[オタワ 8日 ロイター] - カナダ銀行(BOC、中央銀行)は8日、政策金利である翌日物金利の誘導目標を予想通り4.5%に据え置いた。物価上昇圧力が想定通り緩和していることを受けた。現在の局面での利上げサイクル停止は、主要中央銀行としては初めて。

声明で「最新のデータは引き続き、消費者物価指数(CPI)が年央に3%近辺に低下するという中銀の予想に沿った内容となっている」とし、「引き続き経済情勢と過去の利上げの影響を精査し、インフレを2%の目標に回帰させるために必要であれば、金利をさらに引き上げる用意がある」とした。

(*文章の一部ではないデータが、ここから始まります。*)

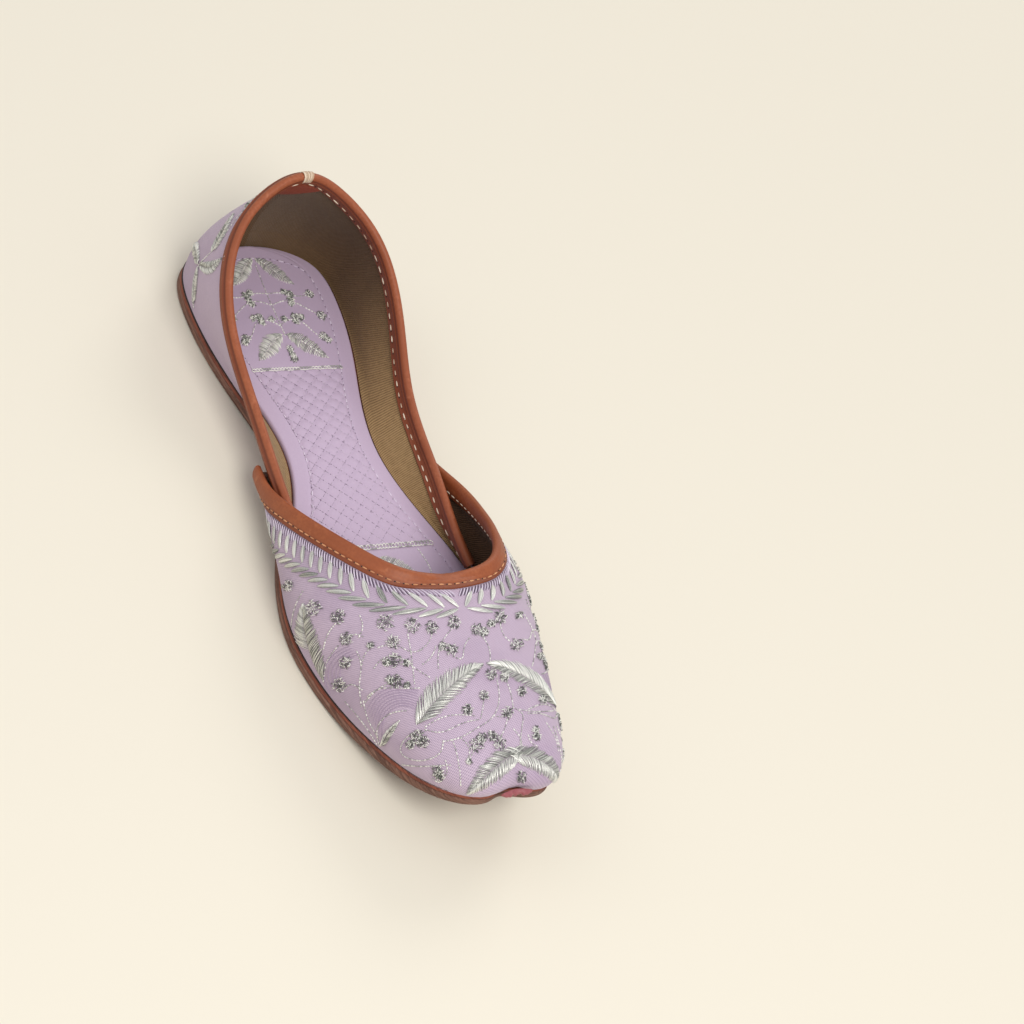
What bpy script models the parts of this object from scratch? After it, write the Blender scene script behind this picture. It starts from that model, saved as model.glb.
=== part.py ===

声明発表後、カナダドルは対米ドルで0.3%安の1.3794カナダドルと4カ月ぶりの安値を付けた。

BMOキャピタル・マーケッツのチーフエコノミスト、ダグ・ポーター氏は「今後数カ月間のデータで大きなサプライズがない限り、金利据え置きが続きそうなのは確かだ。年内の金利据え置きを予想している」と述べた。

ロイターが先週実施した調査では、32人のエコノミストの全てが金利据え置きを予想し、大半が金利は年末まで据え置かれる公算が大きいという見方を示していた。

中銀の政策発表前に金融市場は9月までの追加引き締めを完全に織り込んでいたが、政策決定を受けて9月利上げの可能性は90%に低下した。

スコシア銀行の資本市場経済担当バイスプレジデント、デレク・ホルト氏は「中銀引き締めはまだ終わっていないという方向にリスクは傾いており、経済指標次第で再び引き締めに転じる可能性がある」と述べた。

カナダ中銀はインフレ抑制に向け、過去1年で計425ベーシスポイント(bp)という記録的なペースで利上げを実施していた。

中銀はまた、2022年第4・四半期の成長率が予想を下回ったことを踏まえ、声明から「需要超過」という文言を削除。「制約的な金融政策が引き続き家計支出に重くのしかかっている」とし、「今後数四半期は低調な経済成長が見込まれ、製品や労働市場における圧力は緩和する見通し」とした。

同時に、インフレを目標に回帰させるためにはコアインフレと短期インフレ期待がさらに低下する必要があるという認識を示した。23年の第1─第3・四半期はゼロに近い成長が見込まれるという。

8日の会合後の会見は予定されていない。